Like apparently almost everyone else, many judges want to join online social network to stay in touch with family members, reconnect with childhood friends, classmates, and former colleagues, and form new relationships with people they meet on or off the job. According to the Conference of Court Public Information Officers, of the 284 state court judges who responded to its 2012 survey, 46.1 percent use social media sites.
As social media becomes even more commonplace and younger judges take the bench, the percentage will no doubt increase as will judges' confidence that they can use social media without crossing ethical boundaries. Many currently still have reservations. In the 2012 survey, asked to react to the statement, "Judicial officers can use social media profile sites, such as Facebook, in their personal lives without compromising professional conduct codes of ethics," 44.3 percent of the judges agreed or strongly agreed, up from 41.4 percent in 2010. Asked to respond to the statement, "Judicial officers can use social media profile sites, such as Facebook, in their professional lives without compromising professional conduct codes of ethics," 27.5 percent agreed or strongly agreed, up from 24 percent in 2010.
So far, only three judges have been formally, publicly disciplined for engaging in misconduct on Facebook, although there have been a number of newspaper reports of other questionable judicial social media use. Of course, before and without Facebook, judges have engaged in misconduct similar to that in those cases (ex parte communications, providing legal advice, and making comments on public cases). But the ease of communication on social media and the evident lowering of inhibitions while online portend an increase in careless talk by some judges. On the other hand, because judges are accustomed to being mindful both on and off the bench about possible ethical pitfalls, they may be prepared to avoid the haphazard use of social media that has led to scandal for public officials and notoriety for private individuals.
All of the judicial ethics committees that have issued opinions on the subject have advised that judges' use of social media is not inherently and inevitably inconsistent with ethical standards, but all have also warned judges to proceed cautiously while socializing on the Internet. (The American Bar Association Standing Committee on Ethics and Professional Responsibility has also weighed in on the issue in a recent opinion on judicial ethics. See Briefs in this issue at page 245.) Some warnings from ethics committees are good advice for all social media users: for example, remember that online communications are much more public and permanent than offline conversations and be familiar with social networking site privacy controls. Other warnings emphasize the unique role of judges that requires them to accept restrictions on their conduct that nonjudges would consider burdensome even as they take advantage of the latest technology to engage in the very human desire to connect and communicate.
The current focus in the discussion of judges and online social media is whether judges may "friend" attorneys on social networks who appear before them in court. Judicial ethics advisory committees are split on the issue.
Those committees that disapprove the practice draw a bright line that emphasizes the appearance of influence and impartiality that may be created if judges are connected online with some of the attorneys who appear before them but not with others.
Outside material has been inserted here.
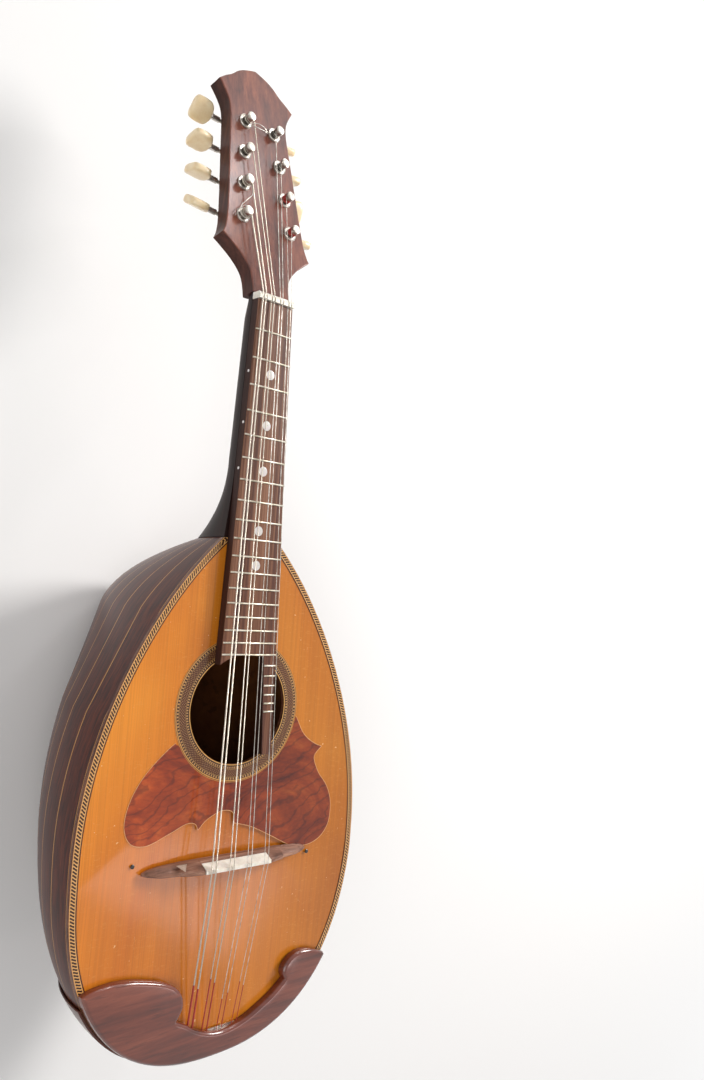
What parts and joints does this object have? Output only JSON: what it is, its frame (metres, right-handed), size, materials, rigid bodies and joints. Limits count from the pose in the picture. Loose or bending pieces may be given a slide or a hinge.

Although not mentioned in these opinions, another consideration is the impact on the appearance of fairness if a judge is "friends" with an attorney on Facebook, for example, but ignores the "friend" request of the attorney's self-represented opponent in a case, a very likely scenario in light of the number of pro se litigants in the courts.
The committees that have issued less restrictive opinions believe the distinctive meaning of "friend" on social networks, which reasonable people with knowledge of these sites would understand, neutralizes the appearance problem. These opinions also see no reason to treat online friendships differently than the relationships with attorneys that judges are allowed to maintain in the real world. (This advice raises the possibility that attorneys will begin automatically and routinely starting online connections with judges as soon as their cases are assigned regardless whether they have any prior connection to the judges.) Most of these opinions do not pre-approve all social media connections between judges and attorneys who appear before them, leaving to judges the fact-specific inquiry necessary to determine whom to connect with and whether the connection requires disqualification.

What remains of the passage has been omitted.